Road trip to Spyker Cars Dutch HQ
Driving a BMW E46 M3 to the Spyker factory in Holland
It was a long time since Claire and I drove an orange Beetle through the Sahara Desert so when another road trip presented itself she was quick to call shotgun. I had been invited for an exclusive tour of the Spyker supercar factory in the Netherlands. I love the unique look and attention to detail of Spykers and can relate to their company motto; for the tenacious no road is impassable.
We only had a weekend to drive to Holland and back. Pedro the Beetle wasn't quick enough to get there and back in a weekend and the clutch was slipping on my Sebring. Bachi wasn't able to make the tour but was happy to lend me his BMW for the weekend. We arrived at the Channel Tunnel terminal just behind a convoy of supercars and were waved through into the same train carriage as them. The lowered, convertible beemer fitted right in and we were invited to join the Lamborghini, Ginetta and co on a run to Monaco. They were an interesting bunch of musicians, actors and entrepreneurs who certainly made the journey pass quicker but they would be away 10 days, we only had a weekend and an appointment with my dream car in Zeewolde.
The E46 M3 made short work of the autobahns on the route through Europe, roof down all the way of course. The only problem came at our first fuel stop when I had to call Bachi and ask how to open the petrol cap!
We arrived at our hotel for the evening to be greeted by the deep throaty rumble of one of the cars we had come to see. Andreas had driven his Spyker C8 Spyder there from Germany. "This is the highest mileage Spyker in the world" he happily declared. Unsurprisingly he had also been invited to visit Spyker HQ the next day. Over dinner he told us how he lived in Germany and worked in Switzerland but also had a home in Surrey. Add to that road trips around Europe and Scandinavia and the fact that most such cars tend to be garage queens taken out on occasional summer days and I'm pretty sure no other Spykers were near his mileage. What's more Andreas refused to buy the optional soft top for the car, saying it spoiled the lines (it does), so it was roofless all the way, whatever the weather!

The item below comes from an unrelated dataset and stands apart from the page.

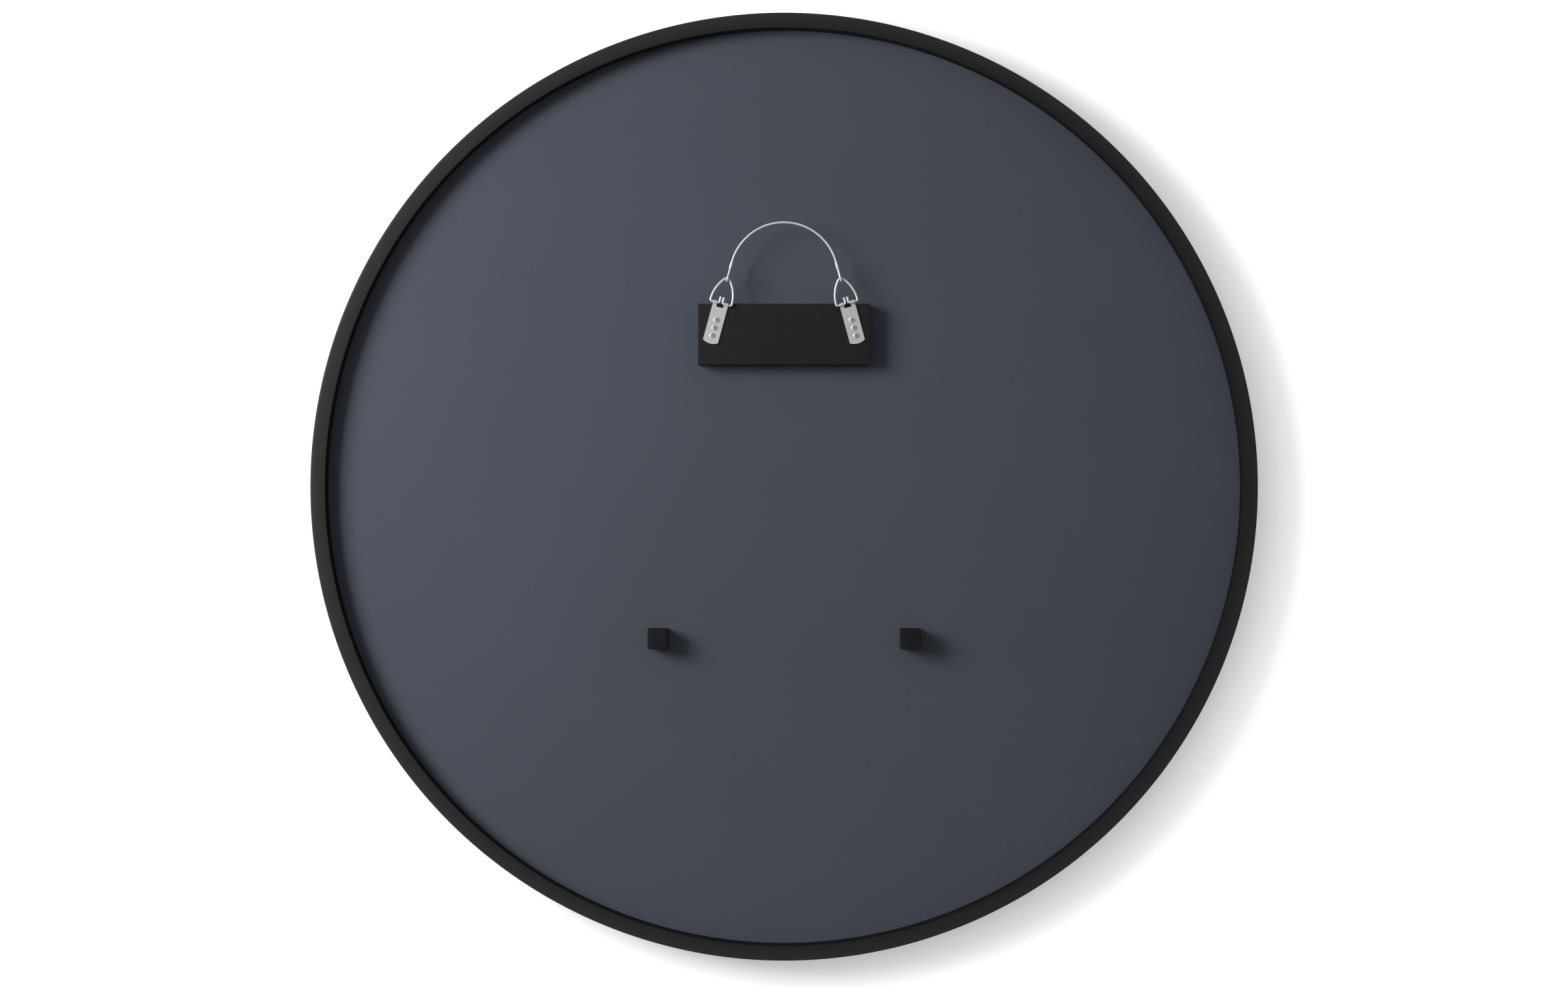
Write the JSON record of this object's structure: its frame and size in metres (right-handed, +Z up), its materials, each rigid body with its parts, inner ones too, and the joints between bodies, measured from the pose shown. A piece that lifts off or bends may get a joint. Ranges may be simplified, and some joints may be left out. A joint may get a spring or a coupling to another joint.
{
  "type": "wall mirror",
  "caption": "Round wall mirror in a black rubber rim, hung by a steel cable between strap hangers on a rear block, with square rubber bumpers behind.",
  "frame": {"origin": "where the wall hook meets the wall: in the plane of the bumpers' outer faces, midway between the hangers and level with the underside of the cable's arch", "axes": "+Z up, +Y from the mirror into the wall, so the mirror looks along -Y; +X is on the left as seen from behind"},
  "size_m": [0.8599, 0.0384, 0.8599],
  "materials": {
    "rim_rubber": "moulded matt",
    "mirror_glass": "silvered",
    "foam_tape": "foam",
    "painted_board": "matt slate paint",
    "black_block": "matt black paint",
    "screw_steel": "zinc plated",
    "zinc_steel": "zinc plated satin",
    "bright_wire": "nickel plated",
    "steel_cable": "stranded",
    "ferrule_aluminium": "crimped",
    "bumper_rubber": "matt"
  },
  "bodies": {
    "mirror": {"rubber_rim": "rim_rubber", "mirror_glass": "mirror_glass", "bonding_tape": "foam_tape", "backing_board": "painted_board", "hanging_block": "black_block", "block_screws": "screw_steel", "strap_left": "zinc_steel", "strap_right": "zinc_steel", "strap_screws_left": "screw_steel", "strap_screws_right": "screw_steel", "bumper_pad_left": "foam_tape", "bumper_pad_right": "foam_tape", "bumper_left": "bumper_rubber", "bumper_right": "bumper_rubber"},
    "cable": {"hanging_cable": "steel_cable", "ferrule_left": "ferrule_aluminium", "ferrule_right": "ferrule_aluminium"},
    "d_ring_left": {"ring_left": "bright_wire"},
    "d_ring_right": {"ring_right": "bright_wire"}
  },
  "joints": [
    {"name": "cable_fold", "type": "hinge", "parent": "mirror", "child": "cable", "pos_m": [0, -0.00305, -0.06807], "axis": [-1, 0, 0], "range_deg": [-12, 60]},
    {"name": "ring_left_fold", "type": "hinge", "parent": "mirror", "child": "d_ring_left", "pos_m": [0.0572, -0.00305, -0.07207], "axis": [-0.965, 0, -0.2622], "range_deg": [-9.6, 48]},
    {"name": "ring_right_fold", "type": "hinge", "parent": "mirror", "child": "d_ring_right", "pos_m": [-0.0572, -0.00305, -0.07207], "axis": [-0.965, 0, 0.2622], "range_deg": [-9.6, 48]}
  ],
  "couplings": [
    {"joint": "ring_left_fold", "follows": "cable_fold", "ratio": 0.8},
    {"joint": "ring_right_fold", "follows": "cable_fold", "ratio": 0.8}
  ]
}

Andreas car took pride of place parked in front of Spyker HQ the next day. Hans Van Rennes VP of Spyker cars showed us around the facility personally. First a film about the companies roots in aviation and shots of the early 20's cars then it was time for something special. As well as cars in production for customers, the head quarters also housed all of Spykers research and development models. The 'Peking - Paris' was an SUV with style; it was like a Spyker sports car on steroids. Rather than the bland design of most SUV's it shared the styling of it's supercar stable mates; propeller blade wheels, exposed gear linkage, turned aluminium dash etc. Then there were the Le Mans race cars; even more secrecy surrounded these stripped out track cars.
Hans had saved the best for last with the Aileron; this was Spykers new baby, not yet available to customers. The silver Aileron Spyder was gorgeous; unfortunately because of the secretive, development status of the cars, no photos were allowed inside. Hans relented and took one photo of me with 'my' car. It was poorly framed and completely out of focus......don't give up the day job Hans ;-)

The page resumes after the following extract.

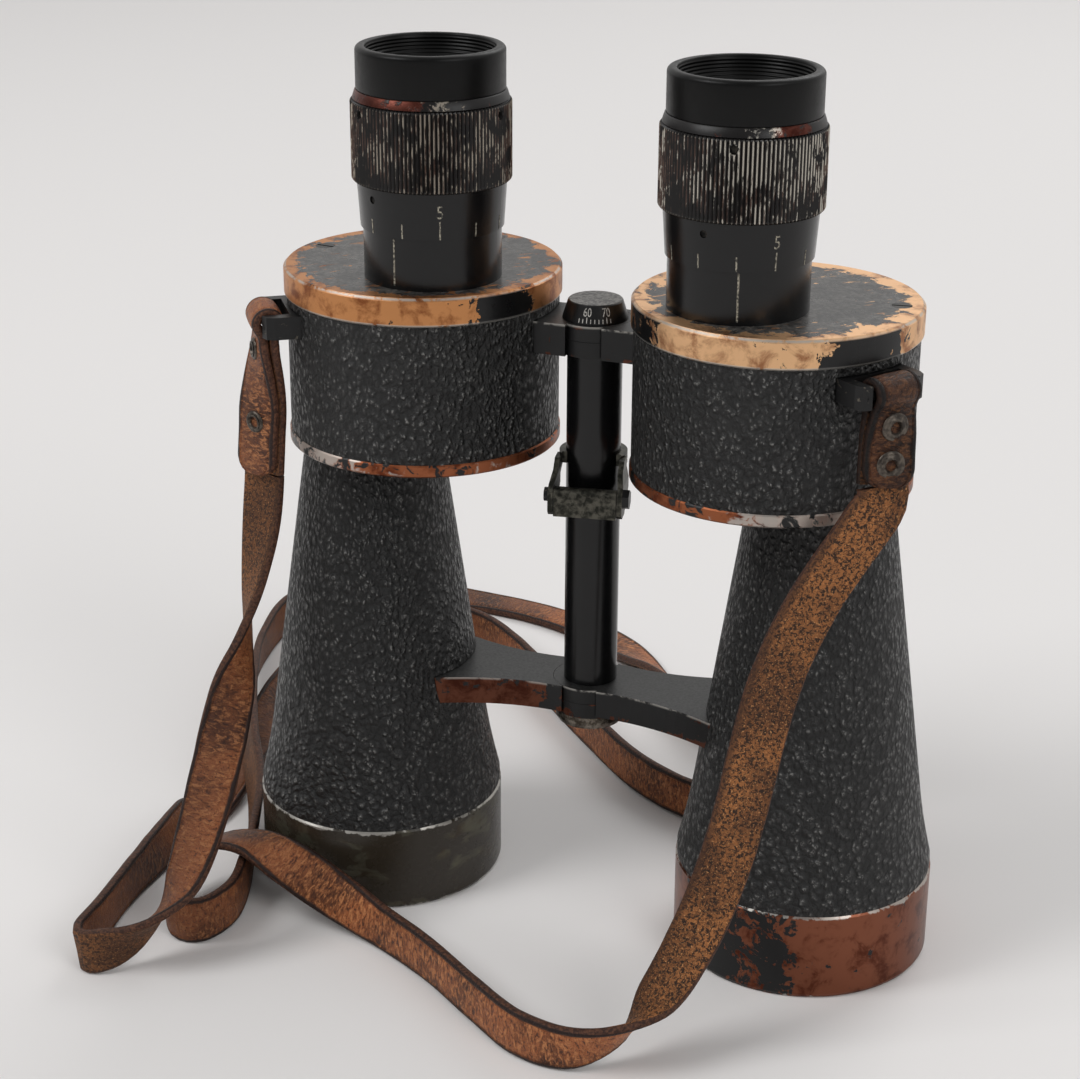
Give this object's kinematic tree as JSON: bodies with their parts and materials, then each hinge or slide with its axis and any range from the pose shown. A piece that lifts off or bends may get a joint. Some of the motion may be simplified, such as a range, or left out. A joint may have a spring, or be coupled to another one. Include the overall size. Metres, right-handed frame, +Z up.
{
  "type": "prism binoculars",
  "caption": "Marine prism binoculars: two leather covered barrels on a centre hinge, separate focusing eyepieces, prisms and lenses inside, and a riveted leather neck strap.",
  "frame": {"origin": "point on the hinge axis at the level of the objective rings' feet, at the middle of the rigid parts' bounding box", "axes": "+Z up along the hinge axis towards the eyepieces, -Y towards the eyepieces' side, +X towards the right barrel"},
  "size_m": [0.2221, 0.2363, 0.2066],
  "materials": {
    "barrel_tube": "satin black paint on brass",
    "tube_covering": "pebbled black leather",
    "objective_ring": "worn black paint over brass",
    "objective_cell": "matt black paint",
    "objective_crown": "polished",
    "objective_flint": "polished",
    "prism_housing": "black paint worn to brass at the foot ring",
    "housing_covering": "pebbled black leather",
    "top_plate": "worn black paint over brass",
    "plate_screws": "worn steel",
    "prism_shelf": "machined",
    "prisms": "polished",
    "prism_clips": "spring steel",
    "eyepiece_socket": "gloss black paint",
    "upper_arm": "worn black paint",
    "lower_arm": "worn black paint over brass",
    "strap_lug": "worn black paint",
    "lens_tube": "turned brass",
    "eyepiece_lenses": "polished",
    "tube_retainer": "black paint",
    "focus_ring": "knurled, black paint worn to metal",
    "scale_sleeve": "gloss black paint",
    "ring_screws": "dark steel",
    "eyecup": "satin black moulded plastic",
    "strap_end": "worn brown leather",
    "strap_rivets": "dull tubular rivets",
    "hinge_tube": "gloss black paint",
    "hinge_axle": "ground steel",
    "scale_cap": "black paint, grey worn top",
    "hinge_nut": "worn steel",
    "tube_bracket": "gunmetal",
    "bracket_pin": "black",
    "bracket_flap": "gunmetal",
    "neck_strap": "worn brown leather"
  },
  "bodies": {
    "left_barrel": {"left_barrel_tube": "barrel_tube", "left_tube_covering": "tube_covering", "left_objective_ring": "objective_ring", "left_objective_cell": "objective_cell", "left_objective_crown": "objective_crown", "left_objective_flint": "objective_flint", "left_prism_housing": "prism_housing", "left_housing_covering": "housing_covering", "left_top_plate": "top_plate", "left_plate_screws": "plate_screws", "left_prism_shelf": "prism_shelf", "left_prisms": "prisms", "left_prism_clips": "prism_clips", "left_eyepiece_socket": "eyepiece_socket", "left_upper_arm": "upper_arm", "left_lower_arm": "lower_arm", "left_strap_lug": "strap_lug", "left_strap_end": "strap_end", "left_strap_rivets": "strap_rivets", "hinge_tube": "hinge_tube", "hinge_axle": "hinge_axle", "scale_cap": "scale_cap", "hinge_nut": "hinge_nut", "tube_bracket": "tube_bracket", "bracket_pin": "bracket_pin", "neck_strap": "neck_strap"},
    "right_barrel": {"right_barrel_tube": "barrel_tube", "right_tube_covering": "tube_covering", "right_objective_ring": "objective_ring", "right_objective_cell": "objective_cell", "right_objective_crown": "objective_crown", "right_objective_flint": "objective_flint", "right_prism_housing": "prism_housing", "right_housing_covering": "housing_covering", "right_top_plate": "top_plate", "right_plate_screws": "plate_screws", "right_prism_shelf": "prism_shelf", "right_prisms": "prisms", "right_prism_clips": "prism_clips", "right_eyepiece_socket": "eyepiece_socket", "right_upper_arm": "upper_arm", "right_lower_arm": "lower_arm", "right_strap_lug": "strap_lug", "right_strap_end": "strap_end", "right_strap_rivets": "strap_rivets"},
    "left_eyepiece": {"left_lens_tube": "lens_tube", "left_eyepiece_lenses": "eyepiece_lenses", "left_tube_retainer": "tube_retainer"},
    "left_focus_ring": {"left_focus_ring": "focus_ring", "left_scale_sleeve": "scale_sleeve", "left_ring_screws": "ring_screws", "left_eyecup": "eyecup"},
    "right_eyepiece": {"right_lens_tube": "lens_tube", "right_eyepiece_lenses": "eyepiece_lenses", "right_tube_retainer": "tube_retainer"},
    "right_focus_ring": {"right_focus_ring": "focus_ring", "right_scale_sleeve": "scale_sleeve", "right_ring_screws": "ring_screws", "right_eyecup": "eyecup"},
    "bracket_flap": {"bracket_flap": "bracket_flap"}
  },
  "joints": [
    {"name": "eye_distance_hinge", "type": "hinge", "parent": "left_barrel", "child": "right_barrel", "pos_m": [0, 0, 0], "axis": [0, 0, 1], "range_deg": [-50, 7], "deforming": ["neck_strap"]},
    {"name": "left_focus_slide", "type": "slide", "parent": "left_barrel", "child": "left_eyepiece", "axis": [0, 0, 1], "range_m": [-0.0011, 0.0062]},
    {"name": "left_focus_turn", "type": "hinge", "parent": "left_eyepiece", "child": "left_focus_ring", "pos_m": [-0.0355, -0.0094, 0], "axis": [0, 0, 1], "range_deg": [-45, 265]},
    {"name": "right_focus_slide", "type": "slide", "parent": "right_barrel", "child": "right_eyepiece", "axis": [0, 0, 1], "range_m": [-0.0011, 0.0062]},
    {"name": "right_focus_turn", "type": "hinge", "parent": "right_eyepiece", "child": "right_focus_ring", "pos_m": [0.0355, -0.0094, 0], "axis": [0, 0, 1], "range_deg": [-35, 275]},
    {"name": "bracket_flap_pivot", "type": "hinge", "parent": "left_barrel", "child": "bracket_flap", "pos_m": [0.00182, -0.01034, 0.107], "axis": [0.9848, 0.1736, 0], "range_deg": [-70, 0]}
  ],
  "couplings": [
    {"joint": "left_focus_slide", "follows": "left_focus_turn", "m_per_rad": 0.0012732},
    {"joint": "right_focus_slide", "follows": "right_focus_turn", "m_per_rad": 0.0012732}
  ]
}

All was not lost, as we chatted with the other visitors and admired their cars outside, the buildings shutters rolled up. It was Hans in a bright orange Aileron. He was off to Monaco for the Grand Prix and hoping to cause a stir by taking the first Aileron to roll out of the factory!
The man behind the Spyker Owners Club, and organiser of the event, also named Hans, had arranged dinner for us all that evening. People had come from far and wide, including many visitors from America. It was a great evening with delicious food and fascinating company but the next day we would have to drive back to England.
I'd driven all around Holland some years before when I was shopping for a boat which I then sailed back to England but Claire had never been before. It would take us just over 5 hours to drive back to London which meant we had time to fit in a picturesque lunch stop. One of my favourite places in the Netherlands is the historic port of Enkhuizen. It wasn't far off our route and I thought Claire, being a fellow boater, would enjoy seeing the tall ships and ancient sailing barges. I also loved the approach road, built up on a dyke across the Ijsselmeer, Hollands inland sea, and lined by wind turbines. According to the satnav Bachi's BMW was amphibious.